Janet is a Past President of the Washington DC Chapter of the National Association of Productivity and Organizing Professionals (NAPO) and was voted 2016 Organizer of the Year by the Washington DC Chapter of NAPO.

Janet Schiesl

Janet has been organizing since 2005. She is a Certified Professional Organizer and the owner of Basic Organization.

She loves using her background as a space planner to challenge her clients to look at their space differently. She leads the team in large projects and works one-on-one with clients to help the process move quickly and comfortably. Call her crazy, but she loves to work with paper, to purge what is not needed and to create filing systems that work for each individual client.

Janet is a Past President of the Washington DC Chapter of the National Association of Productivity and Organizing Professionals (NAPO) and was voted 2016 Organizer of the Year by the Washington DC Chapter of NAPO.

18 Comments

  1. Diane Quintana on May 2, 2022 at 8:37 am

    Love these lists, Janet! I can see many of my clients in several of your descriptions. Lists like this are great because they make you stop and think – where do I fit? Maybe you do a little of this and a little of that. I know I do from time to time.

    • Janet Schiesl on May 2, 2022 at 7:54 pm

      I think people can be a mix, but it’s good to identify what type you may be.

  2. Jonda Beattie on May 2, 2022 at 9:43 am

    Great lists! I would like to add one to styles of managing time – Good enough!
    While I saw many of my clients in the time management section, I did not see myself. I work on one project at a time and then stop when it is “Good enough” for now.

    • Janet Schiesl on May 2, 2022 at 7:55 pm

      I love that Jonda. I never thought about how you describe your style.

  3. Sabrina Quairoli on May 2, 2022 at 10:57 am

    I love these style titles! Thanks for sharing. I see many of my clients, myself, and my family in these style types. =)

  4. Seana Turner on May 2, 2022 at 11:32 am

    I think I am an “everything in” person, with a few key/strategic items out. Love that “right angler,” though. I see that a lot.

    In terms of time management, I’m not sure I fit any of these perfectly. I sort of think of myself as a “pre-crastinator.” If a task needs to be completed, I can’t relax until I’ve taken care of it LOL!

    • Janet Schiesl on May 2, 2022 at 7:57 pm

      Sounds like you are type A for time management.
      I am also an everything in person too.

  5. Linda Samuels on May 2, 2022 at 12:43 pm

    These are interesting terms and definitions.

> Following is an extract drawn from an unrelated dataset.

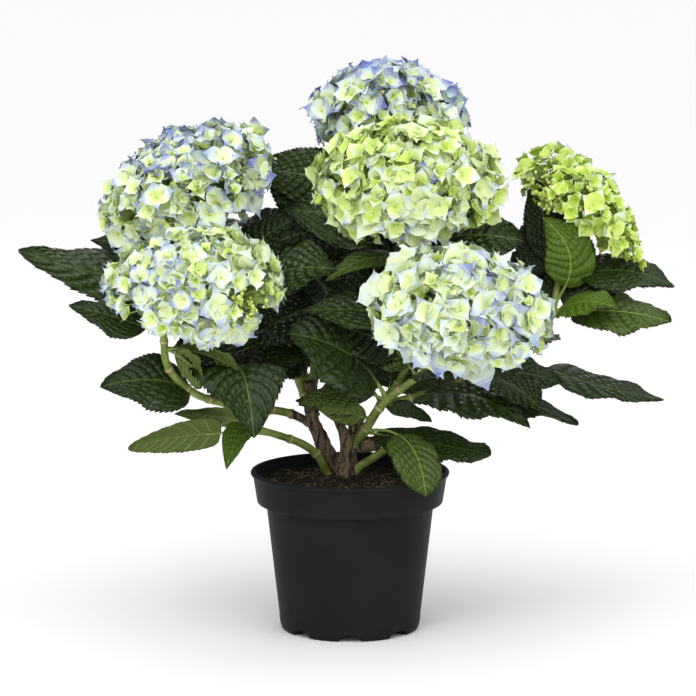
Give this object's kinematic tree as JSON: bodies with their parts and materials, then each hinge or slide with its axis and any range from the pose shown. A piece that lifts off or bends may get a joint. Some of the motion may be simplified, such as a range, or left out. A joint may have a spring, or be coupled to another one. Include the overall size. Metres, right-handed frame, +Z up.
{
  "type": "potted mophead hydrangea shrub",
  "caption": "Leafy garden shrub with domed blue and lime flower heads on woody and green stems, rooted in a round black nursery pot with a stepped rim.",
  "frame": {"origin": "centre of the flat underside of the pot, on the surface that it stands on", "axes": "+Z up, +X along the widest spread of the crown, -Y the side that the lowest flower heads lean towards"},
  "size_m": [0.6192, 0.4103, 0.5372],
  "materials": {
    "pot_plastic": "satin",
    "peat": "matte",
    "bark": "matte",
    "green_stem": "satin",
    "leaf": "satin",
    "florets_blue": "matte",
    "florets_lime": "matte",
    "florets_cream": "matte"
  },
  "bodies": {
    "root": {"pot": "pot_plastic", "root_ball": "peat", "head_top": "florets_blue", "head_centre": "florets_lime", "head_upper_left": "florets_cream", "head_lower_left": "florets_cream", "head_lower_right": "florets_cream", "head_far_right": "florets_lime", "head_back_left": "florets_lime", "head_back_right": "florets_cream", "trunk_left": "bark", "trunk_centre": "bark", "stub_right": "green_stem", "stem_lower_left": "green_stem", "stem_upper_left": "green_stem", "stem_top": "green_stem", "shoot_right": "green_stem", "stem_centre": "green_stem", "stem_far_right": "green_stem", "shoot_left": "green_stem", "stem_back_left": "green_stem", "stem_back_right": "green_stem", "leaves_far_left": "leaf", "leaves_left_middle": "leaf", "leaves_left": "leaf", "leaves_low_left": "leaf", "leaf_folded_left": "leaf", "leaves_front_left": "leaf", "leaves_middle": "leaf", "leaves_upper": "leaf", "leaves_under_centre": "leaf", "leaves_centre": "leaf", "leaves_front_centre": "leaf", "leaves_mid_right": "leaf", "leaf_pale_centre": "leaf", "leaves_over_rim": "leaf", "leaves_right_low": "leaf", "leaves_far_low": "leaf", "leaves_right_head": "leaf", "leaves_far_right": "leaf", "leaves_back_left": "leaf", "leaves_back_right": "leaf", "leaves_back_top": "leaf", "leaves_back_upper_left": "leaf"}
  },
  "joints": []
}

I’m guessing that people tend to be a combination of categories and not necessarily one type. I was taken aback reading the term “Slob,” and especially how it was defined. Someone who is chronically disorganized is deeply challenged by the organizing piece in their life. However, there are many ways that manifests and reasons why it’s happening. Also, many who are challenged by disorganization DO want to make a change, but need help to discover alternate ways to organize in a way that works for how they think.

    • Janet Schiesl on May 2, 2022 at 8:01 pm

      I often have clients that describe themselves as slobs. I know that is a derogatory term. Some are chronically disorganized, but some are not. It’s just how they define themselves. I try to meet them where they are.

  6. Susan Weber on May 2, 2022 at 5:27 pm

    Janet, this list of definitions of space and time management styles is clear and concise. Many of my clients fall into these categories…and I love the style types you came up with.

    • Janet Schiesl on May 2, 2022 at 8:02 pm

      Thanks Susan. I heard all of these descriptions from clients themselves.

  7. Lisa Gessert on May 3, 2022 at 7:47 am

    Janet this is terrific I am a big fan of personality assessments and doing things that match it!

  8. Janet Barclay on May 3, 2022 at 11:27 am

    I’m somewhere between “everything out” and “nothing out.” I don’t like having things on my desk that I’m not currently working on, but have been known to leave things out so I don’t forget to deal with them. For example, I currently have a check on my desk which I need to take to the bank and deposit. It’s too small to make a special trip worthwhile, but I don’t want to forget to take it the next time I’m going that way.

    • Janet Schiesl on May 3, 2022 at 12:37 pm

      Hi Janet. I have some kind-of inboxes on my wall, next to my desk. They are labeled for the days of the week. (I used to be a paper person.) When I have something, like your check, I decide what day I will do the task and put it into that day’s inbox. That way it’s off my desk. I also don’t like anything on my desk that could distract me. Right now I have my laptop, another monitor, a keyboard and my phone. All the technology I need.

  9. Julie Bestry on May 4, 2022 at 3:19 am

    Oh, I recognize all of these in myself and my clients! I’m a combination when it comes to physical things. I want my work resources (like books or clippings to prep for writing, my calendar for responding to Zoom requests, etc., all within reach while I’m working. But when I’ve crossed the time boundary from work day to personal time, I want everything put away, or at least I’m a right angler, with all of my category-specific notepads (client notes, marketing, financials) and files neatly stacked where they’ll be accessible but not untidy.

    For time, I’m much more unified. I am close to a Perfectionist Plus. “Good enough” is hard for me. I plan my time carefully, and when I’m working, I’m very focused (and frustrated my interruptions).

    • Janet Schiesl on May 4, 2022 at 7:17 am

      It’s interesting how everyone is identifying themselves in the comments. I guess we all want to know what we are.
      I think most people are a mix of types.